→ Exercise instructions
Go through the listing and copy each line with the string "frame".

Structured object records

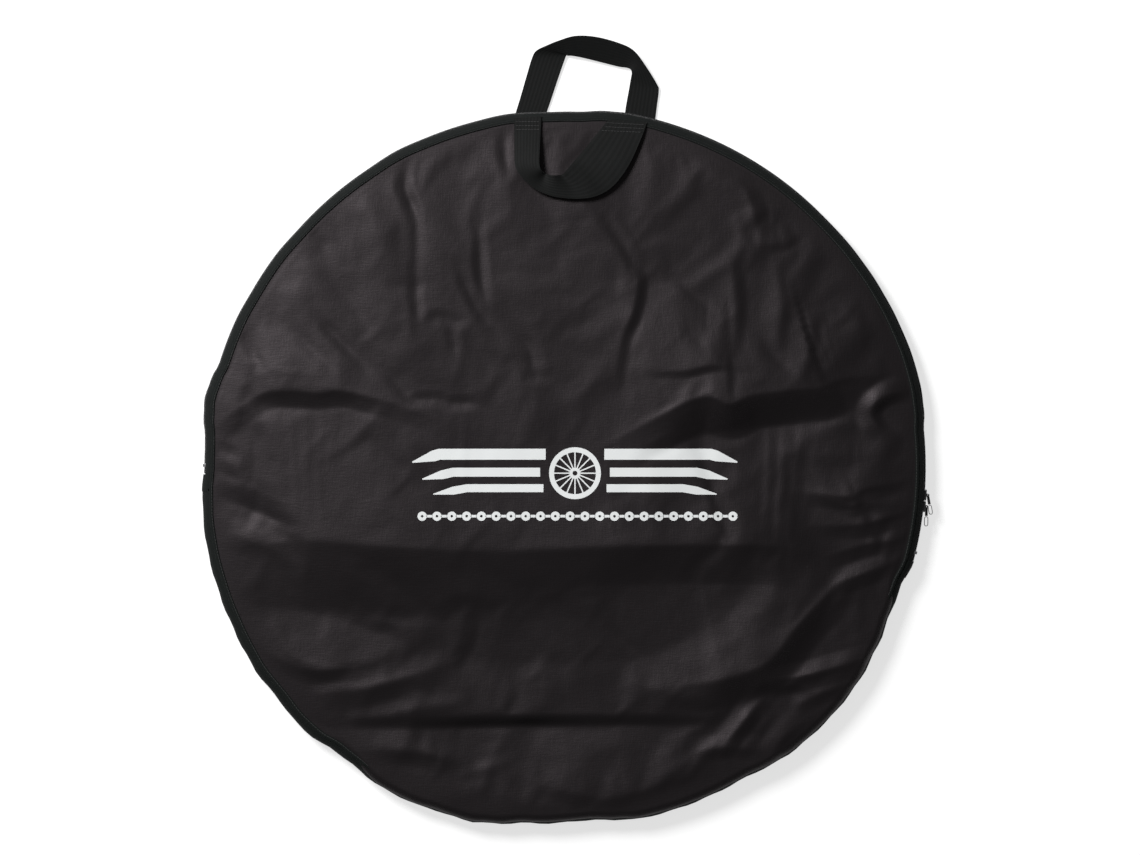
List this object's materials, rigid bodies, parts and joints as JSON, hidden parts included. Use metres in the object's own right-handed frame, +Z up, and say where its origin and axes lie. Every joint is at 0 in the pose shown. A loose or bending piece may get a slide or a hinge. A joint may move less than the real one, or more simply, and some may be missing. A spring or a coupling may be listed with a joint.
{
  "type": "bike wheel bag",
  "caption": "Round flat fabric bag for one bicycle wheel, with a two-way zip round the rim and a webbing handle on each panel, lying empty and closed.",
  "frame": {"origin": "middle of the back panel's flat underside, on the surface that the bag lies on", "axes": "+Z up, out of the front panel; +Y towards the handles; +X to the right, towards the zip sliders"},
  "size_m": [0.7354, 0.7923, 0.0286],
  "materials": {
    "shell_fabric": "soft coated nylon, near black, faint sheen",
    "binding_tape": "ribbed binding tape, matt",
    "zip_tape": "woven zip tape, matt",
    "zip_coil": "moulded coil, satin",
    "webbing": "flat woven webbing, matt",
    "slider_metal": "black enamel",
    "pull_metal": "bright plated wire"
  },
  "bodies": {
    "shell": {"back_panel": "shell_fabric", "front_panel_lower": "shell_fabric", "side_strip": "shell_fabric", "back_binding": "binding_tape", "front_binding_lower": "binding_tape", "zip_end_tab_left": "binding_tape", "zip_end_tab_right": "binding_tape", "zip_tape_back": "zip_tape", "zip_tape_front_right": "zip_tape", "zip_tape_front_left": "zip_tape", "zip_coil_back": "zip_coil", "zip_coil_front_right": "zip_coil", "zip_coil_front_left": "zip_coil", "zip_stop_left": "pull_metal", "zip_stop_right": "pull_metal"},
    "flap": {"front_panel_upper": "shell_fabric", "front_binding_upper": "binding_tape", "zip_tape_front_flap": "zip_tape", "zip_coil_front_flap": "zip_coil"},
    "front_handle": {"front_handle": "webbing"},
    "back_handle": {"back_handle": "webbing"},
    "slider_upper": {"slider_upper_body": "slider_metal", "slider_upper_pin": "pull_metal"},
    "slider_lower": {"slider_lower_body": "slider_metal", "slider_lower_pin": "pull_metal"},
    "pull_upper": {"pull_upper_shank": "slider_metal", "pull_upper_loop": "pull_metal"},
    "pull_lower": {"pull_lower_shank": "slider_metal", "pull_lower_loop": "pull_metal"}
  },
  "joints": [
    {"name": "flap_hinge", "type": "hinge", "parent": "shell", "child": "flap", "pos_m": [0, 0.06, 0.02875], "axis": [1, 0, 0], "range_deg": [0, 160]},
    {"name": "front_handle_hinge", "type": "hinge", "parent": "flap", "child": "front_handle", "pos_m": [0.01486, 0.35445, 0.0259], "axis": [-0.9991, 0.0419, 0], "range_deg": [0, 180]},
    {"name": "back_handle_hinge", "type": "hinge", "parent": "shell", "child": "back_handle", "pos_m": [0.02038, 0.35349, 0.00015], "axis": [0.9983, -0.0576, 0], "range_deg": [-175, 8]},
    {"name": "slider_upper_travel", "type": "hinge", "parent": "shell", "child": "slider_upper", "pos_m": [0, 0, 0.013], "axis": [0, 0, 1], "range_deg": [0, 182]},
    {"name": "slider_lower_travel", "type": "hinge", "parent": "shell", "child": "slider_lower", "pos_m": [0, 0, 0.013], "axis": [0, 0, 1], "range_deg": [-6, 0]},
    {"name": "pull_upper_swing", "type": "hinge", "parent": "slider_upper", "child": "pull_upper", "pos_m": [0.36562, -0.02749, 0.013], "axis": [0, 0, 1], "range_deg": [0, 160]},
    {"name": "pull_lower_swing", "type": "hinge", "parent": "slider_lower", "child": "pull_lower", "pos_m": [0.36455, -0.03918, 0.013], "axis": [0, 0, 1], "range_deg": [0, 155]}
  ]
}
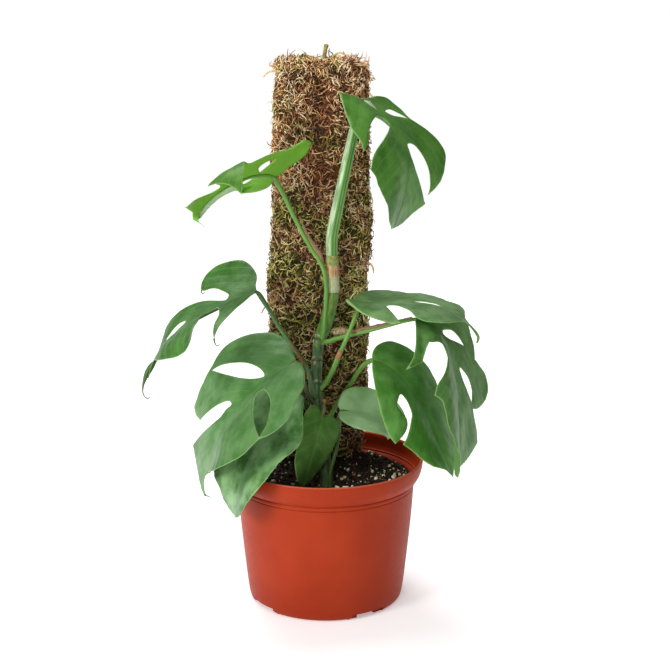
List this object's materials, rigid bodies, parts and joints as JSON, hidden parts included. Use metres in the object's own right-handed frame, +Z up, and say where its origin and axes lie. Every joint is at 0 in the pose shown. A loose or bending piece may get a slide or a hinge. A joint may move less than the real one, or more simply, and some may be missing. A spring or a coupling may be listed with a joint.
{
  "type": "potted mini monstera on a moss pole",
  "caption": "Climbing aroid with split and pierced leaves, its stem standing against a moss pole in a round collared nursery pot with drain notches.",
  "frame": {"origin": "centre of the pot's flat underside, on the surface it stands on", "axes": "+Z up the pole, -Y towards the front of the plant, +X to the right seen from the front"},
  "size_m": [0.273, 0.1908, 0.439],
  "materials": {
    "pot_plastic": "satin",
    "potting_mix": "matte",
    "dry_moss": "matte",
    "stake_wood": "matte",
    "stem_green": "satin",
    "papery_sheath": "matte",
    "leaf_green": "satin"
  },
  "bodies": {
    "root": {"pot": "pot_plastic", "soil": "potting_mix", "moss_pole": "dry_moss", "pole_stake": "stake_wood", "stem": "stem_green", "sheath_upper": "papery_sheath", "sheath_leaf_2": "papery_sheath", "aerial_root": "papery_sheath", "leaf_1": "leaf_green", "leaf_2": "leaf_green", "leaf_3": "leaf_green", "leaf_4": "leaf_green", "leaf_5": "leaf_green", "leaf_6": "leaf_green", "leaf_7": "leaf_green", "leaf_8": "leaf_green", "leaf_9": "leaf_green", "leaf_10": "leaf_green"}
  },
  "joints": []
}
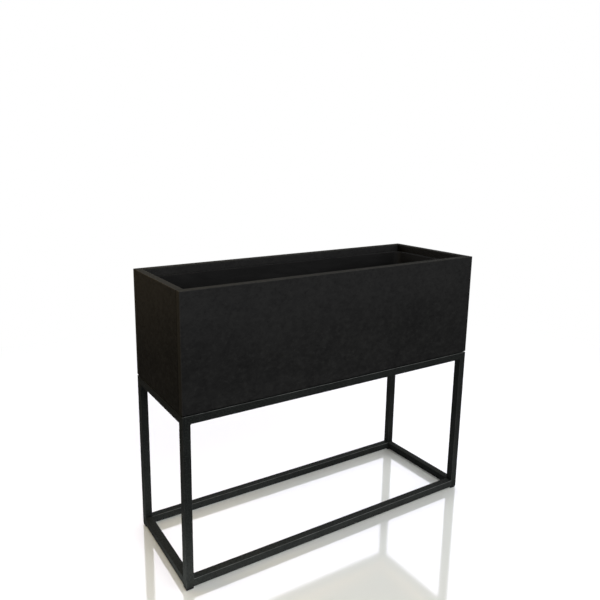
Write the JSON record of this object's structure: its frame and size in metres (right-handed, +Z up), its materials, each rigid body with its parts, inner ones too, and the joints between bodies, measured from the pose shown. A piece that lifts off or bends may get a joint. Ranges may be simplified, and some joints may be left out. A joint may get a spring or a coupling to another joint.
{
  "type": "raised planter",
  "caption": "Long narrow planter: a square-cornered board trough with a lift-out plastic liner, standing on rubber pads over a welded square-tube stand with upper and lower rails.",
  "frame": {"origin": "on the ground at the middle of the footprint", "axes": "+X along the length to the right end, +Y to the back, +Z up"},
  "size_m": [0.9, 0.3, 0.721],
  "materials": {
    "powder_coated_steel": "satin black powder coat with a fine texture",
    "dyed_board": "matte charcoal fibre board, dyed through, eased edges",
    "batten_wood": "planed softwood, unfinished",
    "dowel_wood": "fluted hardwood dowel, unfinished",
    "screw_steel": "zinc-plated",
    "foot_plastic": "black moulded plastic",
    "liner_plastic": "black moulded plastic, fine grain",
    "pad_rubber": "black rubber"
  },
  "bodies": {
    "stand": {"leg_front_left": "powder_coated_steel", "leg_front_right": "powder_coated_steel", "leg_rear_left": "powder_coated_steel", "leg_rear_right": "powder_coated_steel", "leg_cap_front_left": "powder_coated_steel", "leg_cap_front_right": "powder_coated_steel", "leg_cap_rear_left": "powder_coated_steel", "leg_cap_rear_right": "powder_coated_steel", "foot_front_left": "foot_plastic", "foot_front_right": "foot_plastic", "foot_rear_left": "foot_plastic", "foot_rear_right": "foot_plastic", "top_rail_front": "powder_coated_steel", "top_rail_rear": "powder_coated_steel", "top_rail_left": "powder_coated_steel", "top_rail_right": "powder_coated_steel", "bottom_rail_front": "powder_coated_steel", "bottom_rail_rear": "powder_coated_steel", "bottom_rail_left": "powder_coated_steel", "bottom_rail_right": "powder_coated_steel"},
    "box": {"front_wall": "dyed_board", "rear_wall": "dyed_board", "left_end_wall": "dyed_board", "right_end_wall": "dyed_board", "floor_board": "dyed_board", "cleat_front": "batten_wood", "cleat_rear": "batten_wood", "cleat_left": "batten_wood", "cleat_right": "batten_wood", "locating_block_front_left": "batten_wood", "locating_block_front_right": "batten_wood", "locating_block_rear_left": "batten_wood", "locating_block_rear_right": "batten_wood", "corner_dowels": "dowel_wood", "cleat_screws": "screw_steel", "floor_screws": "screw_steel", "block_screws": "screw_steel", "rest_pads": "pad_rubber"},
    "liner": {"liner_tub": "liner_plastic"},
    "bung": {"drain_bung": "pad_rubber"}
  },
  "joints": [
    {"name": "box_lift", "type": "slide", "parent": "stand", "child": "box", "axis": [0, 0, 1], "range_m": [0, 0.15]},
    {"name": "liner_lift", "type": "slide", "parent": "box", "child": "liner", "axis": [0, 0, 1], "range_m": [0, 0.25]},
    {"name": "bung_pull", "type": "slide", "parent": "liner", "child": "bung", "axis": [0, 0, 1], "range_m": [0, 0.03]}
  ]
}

→ Exercise result
List this object's materials, rigid bodies, parts and joints as JSON, hidden parts included. Use metres in the object's own right-handed frame, +Z up, and say where its origin and axes lie. Every joint is at 0 in the pose shown. A loose or bending piece may get a slide or a hinge. A joint may move less than the real one, or more simply, and some may be missing. A spring or a coupling may be listed with a joint.
  "frame": {"origin": "middle of the back panel's flat underside, on the surface that the bag lies on", "axes": "+Z up, out of the front panel; +Y towards the handles; +X to the right, towards the zip sliders"},
List this object's materials, rigid bodies, parts and joints as JSON, hidden parts included. Use metres in the object's own right-handed frame, +Z up, and say where its origin and axes lie. Every joint is at 0 in the pose shown. A loose or bending piece may get a slide or a hinge. A joint may move less than the real one, or more simply, and some may be missing. A spring or a coupling may be listed with a joint.
  "frame": {"origin": "centre of the pot's flat underside, on the surface it stands on", "axes": "+Z up the pole, -Y towards the front of the plant, +X to the right seen from the front"},
Write the JSON record of this object's structure: its frame and size in metres (right-handed, +Z up), its materials, each rigid body with its parts, inner ones too, and the joints between bodies, measured from the pose shown. A piece that lifts off or bends may get a joint. Ranges may be simplified, and some joints may be left out. A joint may get a spring or a coupling to another joint.
  "frame": {"origin": "on the ground at the middle of the footprint", "axes": "+X along the length to the right end, +Y to the back, +Z up"},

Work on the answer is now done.